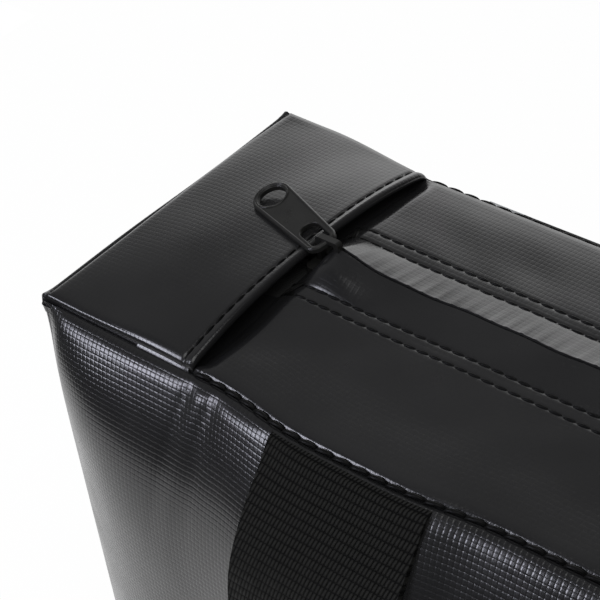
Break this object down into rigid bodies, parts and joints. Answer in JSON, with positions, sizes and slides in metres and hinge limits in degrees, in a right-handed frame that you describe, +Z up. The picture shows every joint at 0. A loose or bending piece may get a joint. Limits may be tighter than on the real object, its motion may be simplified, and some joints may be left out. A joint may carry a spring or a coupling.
{
  "type": "padded battery bag",
  "caption": "Box bag of coated fabric with padded walls, a hidden zip along the top under two flaps, and a webbing carry handle on each long side.",
  "frame": {"origin": "on the floor, under the middle of the base", "axes": "+X along the zip from its closed end, +Y from the front to the back, +Z up"},
  "size_m": [0.308, 0.111, 0.164],
  "materials": {
    "coated_fabric": "glossy coated weave",
    "padding": "matte batting",
    "lining": "satin woven glass cloth",
    "webbing": "matte ribbed webbing",
    "zip_tape": "matte twill tape",
    "zip_coil": "satin",
    "painted_metal": "satin black paint"
  },
  "bodies": {
    "shell": {"front_panel": "coated_fabric", "front_padding": "padding", "front_lining": "lining", "back_panel": "coated_fabric", "back_padding": "padding", "back_lining": "lining", "left_end_panel": "coated_fabric", "left_end_padding": "padding", "left_end_lining": "lining", "right_end_panel": "coated_fabric", "right_end_padding": "padding", "right_end_lining": "lining", "bottom_panel": "coated_fabric", "bottom_padding": "padding", "bottom_lining": "lining", "left_yoke": "coated_fabric", "left_flap_ends": "coated_fabric", "left_yoke_padding": "padding", "left_yoke_lining": "lining", "left_zip_tape_ends": "zip_tape", "left_zip_coil_ends": "zip_coil", "right_yoke": "coated_fabric", "right_flap_ends": "coated_fabric", "right_yoke_padding": "padding", "right_yoke_lining": "lining", "right_zip_tape_ends": "zip_tape", "right_zip_coil_ends": "zip_coil", "zip_top_stops": "painted_metal", "zip_bottom_stop": "painted_metal"},
    "slider": {"slider_body": "painted_metal"},
    "tab": {"pull_tab": "painted_metal"},
    "flap_front": {"front_flap": "coated_fabric", "front_flap_padding": "padding", "front_flap_lining": "lining", "front_zip_tape": "zip_tape", "front_zip_coil": "zip_coil"},
    "flap_back": {"back_flap": "coated_fabric", "back_flap_padding": "padding", "back_flap_lining": "lining", "back_zip_tape": "zip_tape", "back_zip_coil": "zip_coil"},
    "handle_front": {"front_handle": "webbing"},
    "handle_back": {"back_handle": "webbing"}
  },
  "joints": [
    {"name": "zip_travel", "type": "slide", "parent": "shell", "child": "slider", "axis": [1, 0, 0], "range_m": [0, 0.2076]},
    {"name": "tab_lift", "type": "hinge", "parent": "slider", "child": "tab", "pos_m": [-0.1048, 0, 0.16217], "axis": [0.4695, 0.8829, 0], "range_deg": [0, 170]},
    {"name": "front_flap_lift", "type": "hinge", "parent": "shell", "child": "flap_front", "pos_m": [0, -0.0385, 0.155], "axis": [1, 0, 0], "range_deg": [0, 75]},
    {"name": "back_flap_lift", "type": "hinge", "parent": "shell", "child": "flap_back", "pos_m": [0, 0.0385, 0.155], "axis": [-1, 0, 0], "range_deg": [0, 75]},
    {"name": "front_handle_swing", "type": "hinge", "parent": "shell", "child": "handle_front", "pos_m": [0, -0.0397, 0.155], "axis": [-1, 0, 0], "range_deg": [0, 165]},
    {"name": "back_handle_swing", "type": "hinge", "parent": "shell", "child": "handle_back", "pos_m": [0, 0.0397, 0.155], "axis": [1, 0, 0], "range_deg": [0, 165]}
  ]
}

WHAT YOU HAVE TO DO: Extract the data in full. Keep it word for word.

TASK RESULT:
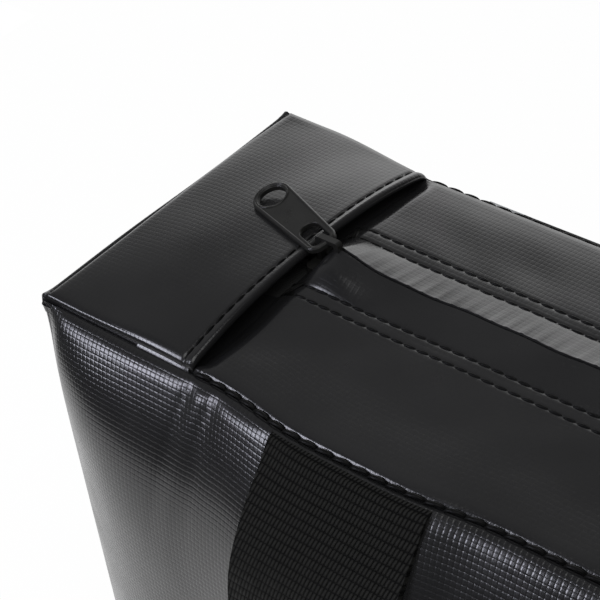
Break this object down into rigid bodies, parts and joints. Answer in JSON, with positions, sizes and slides in metres and hinge limits in degrees, in a right-handed frame that you describe, +Z up. The picture shows every joint at 0. A loose or bending piece may get a joint. Limits may be tighter than on the real object, its motion may be simplified, and some joints may be left out. A joint may carry a spring or a coupling.
{
  "type": "padded battery bag",
  "caption": "Box bag of coated fabric with padded walls, a hidden zip along the top under two flaps, and a webbing carry handle on each long side.",
  "frame": {"origin": "on the floor, under the middle of the base", "axes": "+X along the zip from its closed end, +Y from the front to the back, +Z up"},
  "size_m": [0.308, 0.111, 0.164],
  "materials": {
    "coated_fabric": "glossy coated weave",
    "padding": "matte batting",
    "lining": "satin woven glass cloth",
    "webbing": "matte ribbed webbing",
    "zip_tape": "matte twill tape",
    "zip_coil": "satin",
    "painted_metal": "satin black paint"
  },
  "bodies": {
    "shell": {"front_panel": "coated_fabric", "front_padding": "padding", "front_lining": "lining", "back_panel": "coated_fabric", "back_padding": "padding", "back_lining": "lining", "left_end_panel": "coated_fabric", "left_end_padding": "padding", "left_end_lining": "lining", "right_end_panel": "coated_fabric", "right_end_padding": "padding", "right_end_lining": "lining", "bottom_panel": "coated_fabric", "bottom_padding": "padding", "bottom_lining": "lining", "left_yoke": "coated_fabric", "left_flap_ends": "coated_fabric", "left_yoke_padding": "padding", "left_yoke_lining": "lining", "left_zip_tape_ends": "zip_tape", "left_zip_coil_ends": "zip_coil", "right_yoke": "coated_fabric", "right_flap_ends": "coated_fabric", "right_yoke_padding": "padding", "right_yoke_lining": "lining", "right_zip_tape_ends": "zip_tape", "right_zip_coil_ends": "zip_coil", "zip_top_stops": "painted_metal", "zip_bottom_stop": "painted_metal"},
    "slider": {"slider_body": "painted_metal"},
    "tab": {"pull_tab": "painted_metal"},
    "flap_front": {"front_flap": "coated_fabric", "front_flap_padding": "padding", "front_flap_lining": "lining", "front_zip_tape": "zip_tape", "front_zip_coil": "zip_coil"},
    "flap_back": {"back_flap": "coated_fabric", "back_flap_padding": "padding", "back_flap_lining": "lining", "back_zip_tape": "zip_tape", "back_zip_coil": "zip_coil"},
    "handle_front": {"front_handle": "webbing"},
    "handle_back": {"back_handle": "webbing"}
  },
  "joints": [
    {"name": "zip_travel", "type": "slide", "parent": "shell", "child": "slider", "axis": [1, 0, 0], "range_m": [0, 0.2076]},
    {"name": "tab_lift", "type": "hinge", "parent": "slider", "child": "tab", "pos_m": [-0.1048, 0, 0.16217], "axis": [0.4695, 0.8829, 0], "range_deg": [0, 170]},
    {"name": "front_flap_lift", "type": "hinge", "parent": "shell", "child": "flap_front", "pos_m": [0, -0.0385, 0.155], "axis": [1, 0, 0], "range_deg": [0, 75]},
    {"name": "back_flap_lift", "type": "hinge", "parent": "shell", "child": "flap_back", "pos_m": [0, 0.0385, 0.155], "axis": [-1, 0, 0], "range_deg": [0, 75]},
    {"name": "front_handle_swing", "type": "hinge", "parent": "shell", "child": "handle_front", "pos_m": [0, -0.0397, 0.155], "axis": [-1, 0, 0], "range_deg": [0, 165]},
    {"name": "back_handle_swing", "type": "hinge", "parent": "shell", "child": "handle_back", "pos_m": [0, 0.0397, 0.155], "axis": [1, 0, 0], "range_deg": [0, 165]}
  ]
}